A Berlin aussi, des mesures ont déjà été prises pour lutter contre l’éviction des logements abordables. Selon la loi sur le détournement d’usage, une autorisation pour la location à court terme d’une résidence entière doit être demandée à la mairie d’arrondissement compétente. Toute personne souhaitant louer une résidence secondaire doit également obtenir une autorisation. L’appartement peut ainsi être loué jusqu’à 90 jours par an. A Hambourg, depuis 2019, les appartements ne peuvent être loués à des hôtes que huit semaines par an et doivent également être enregistrés.
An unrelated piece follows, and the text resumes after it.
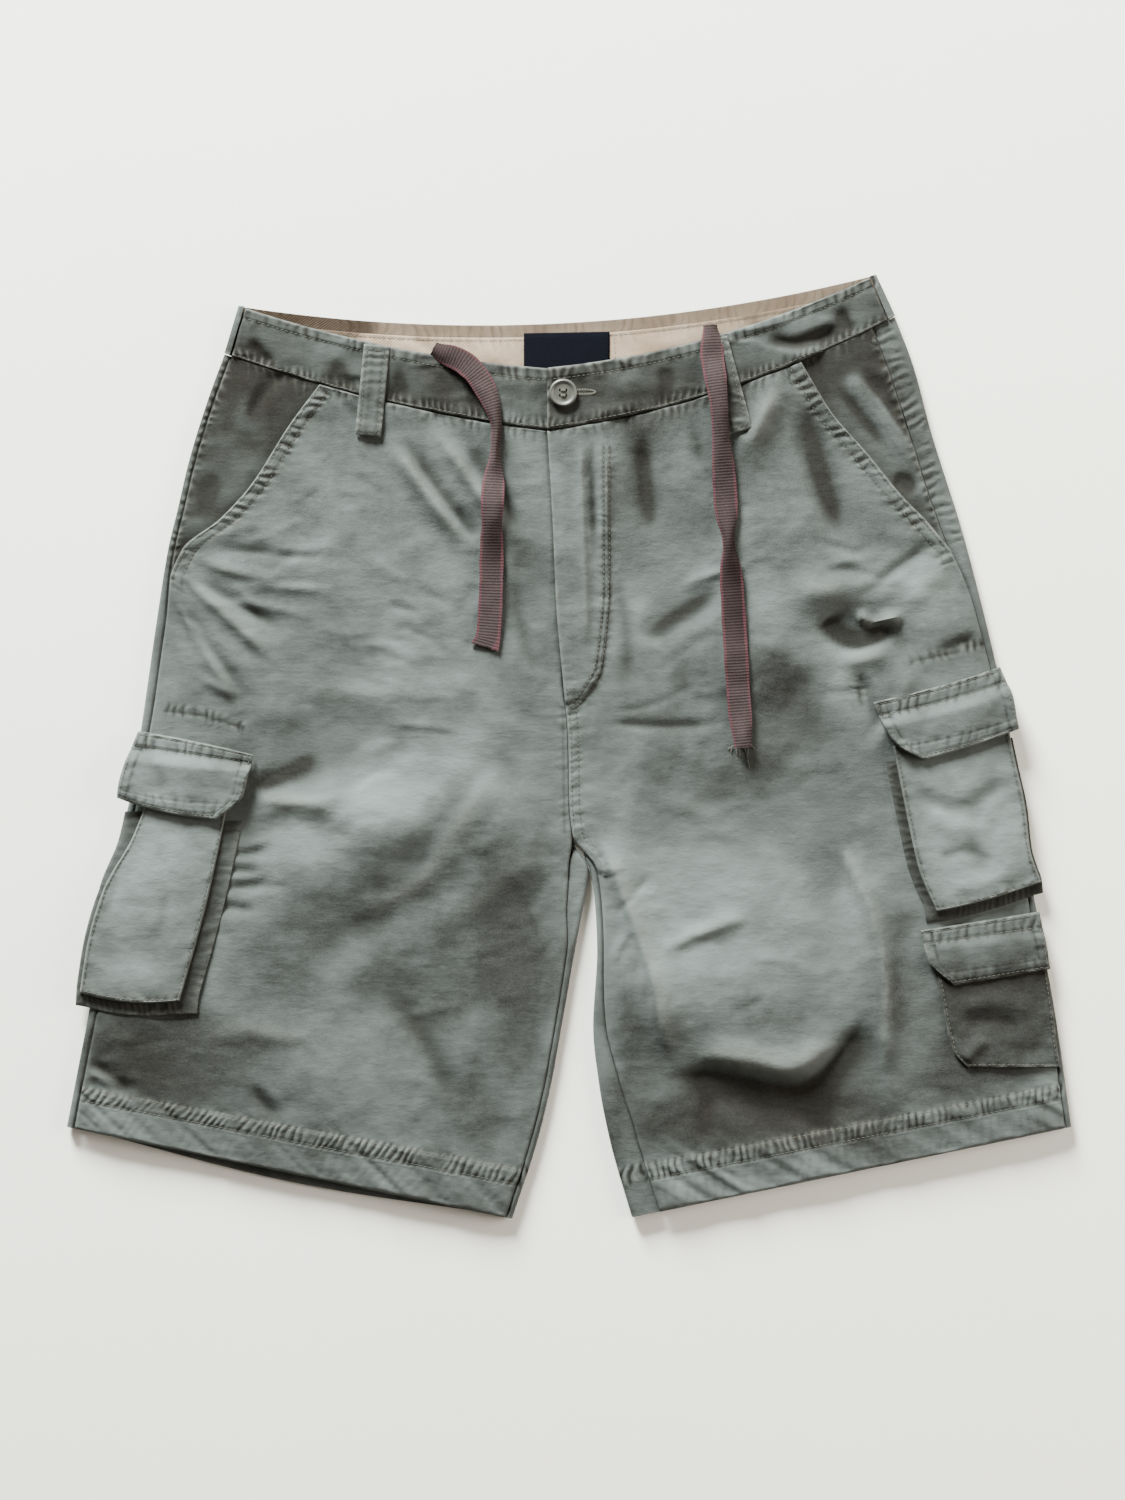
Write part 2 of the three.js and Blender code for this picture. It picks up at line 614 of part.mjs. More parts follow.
// Strip that joins the edge of a raised pocket face to the leg, round its two sides and its bottom
function gusset(side, table, lift) {
  const reach = gussetReach[side];
  const alongSide = (a, dx) =>
    Array.from({ length: gussetSideSteps + 1 }, (_, i) => {
      const b = mix(gussetFrom, 1, i / gussetSideSteps);
      return { a, b, dx, dy: i === gussetSideSteps ? -reach.bottom : 0 };
    });
  const alongBottom = Array.from({ length: gussetBottomSteps - 1 }, (_, i) => (
    { a: (i + 1) / gussetBottomSteps, b: 1, dx: 0, dy: -reach.bottom }
  ));
  const route = [...alongSide(0, -reach.left), ...alongBottom, ...alongSide(1, reach.right).reverse()];
  const topGrid = [0, 0.5, 1].map((t) =>
    route.map((place) => {
      const edge = patchPoint(table, place.a, place.b);
      const inward = { x: -Math.sign(place.dx) * gussetTuck, y: -Math.sign(place.dy) * gussetTuck };
      const x = mix(edge.x + inward.x, edge.x + place.dx, t);
      const y = mix(edge.y + inward.y, edge.y + place.dy, t);
      const under = pocketTop(side, lift)(edge, place.b) - pocketLayer - seamGap;
      const onLeg = drape(side, x, y) + restGap + pocketLayer;
      return new THREE.Vector3(x, y, mix(Math.max(under, onLeg), onLeg, smooth(t)));
    }),
  );
  const bottomGrid = topGrid.map((row, i) => {
    const thickness = pocketLayer + (i === 1 ? gussetMiddle : 0);
    return row.map((p) => new THREE.Vector3(p.x, p.y, Math.max(p.z - thickness, drape(side, p.x, p.y) + restGap)));
  });
  return wall(topGrid, bottomGrid);
}

function fourHoleButton() {
  const { radius, thickness, rim, dish } = button;
  const profile = [
    new THREE.Vector2(0, 0),
    new THREE.Vector2(radius - 1.2, 0),
    new THREE.Vector2(radius, 1),
    new THREE.Vector2(radius, thickness - 0.8),
    new THREE.Vector2(radius - 0.8, thickness),
    new THREE.Vector2(radius - rim, thickness - 0.1),
    new THREE.Vector2(radius - rim - 1, thickness - dish),
    new THREE.Vector2(0, thickness - dish),
  ];
  let body = solid(new THREE.LatheGeometry(profile, buttonSides).rotateX(Math.PI / 2));
  for (const [x, y] of [[-1, -1], [1, -1], [1, 1], [-1, 1]]) {
    const hole = new THREE.CylinderGeometry(buttonHole.radius, buttonHole.radius, 3 * thickness, holeSides);
    hole.rotateX(Math.PI / 2);
    hole.translate((x * buttonHole.spacing) / 2, (y * buttonHole.spacing) / 2, 0);
    body = body.subtract(solid(hole));
  }
  const cut = body.getMesh();
  const geometry = new THREE.BufferGeometry();
  geometry.setAttribute("position", new THREE.BufferAttribute(new Float32Array(cut.vertProperties), 3));
  geometry.setIndex(new THREE.BufferAttribute(new Uint32Array(cut.triVerts), 1));
  geometry.translate(button.x, button.y, bandHeight + bandOverlap.lift + seamGap);
  return geometry;
}

function solid(geometry) {
  geometry.deleteAttribute("normal");
  geometry.deleteAttribute("uv");
  const merged = mergeVertices(geometry, 1e-4);
  const mesh = new wasm.Mesh({
    numProp: 3,
    vertProperties: new Float32Array(merged.attributes.position.array),
    triVerts: new Uint32Array(merged.index.array),
  });
  return new wasm.Manifold(mesh);
}

const finish = (color, roughness) => () => new THREE.MeshStandardMaterial({ color, roughness, metalness: 0 });
const sageCloth = finish("#8d948a", 0.95);
const shadedCloth = finish("#7d827a", 0.95);
const tanTwill = finish("#c4b294", 0.92);
const navyLabel = finish("#14161f", 0.9);
const stripedTape = finish("#946a6b", 0.93);
const greyButton = finish("#84867b", 0.45);

const shorts = new THREE.Group();
function add(name, geometry, makeMaterial) {
  const piece = new THREE.Mesh(geometry, makeMaterial());
  piece.name = name;
  shorts.add(piece);
}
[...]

Voici ce que demande l'initiative lucernoise sur Airbnb :

• Les appartements ne peuvent être loués dans leur intégralité qu’au maximum 90 jours par an à des personnes qui séjournent à Lucerne conformément au §7 de la loi sur l’établissement et le séjour.

• Aucune prétention ne peut être déduite d’utilisations commerciales antérieures dépassant la mesure définie dans le présent document. Seules les prétentions découlant d’un droit supérieur font exception à cette règle.

• Sont exclus de cette réglementation les logements ou immeubles situés en zone agricole ou touristique.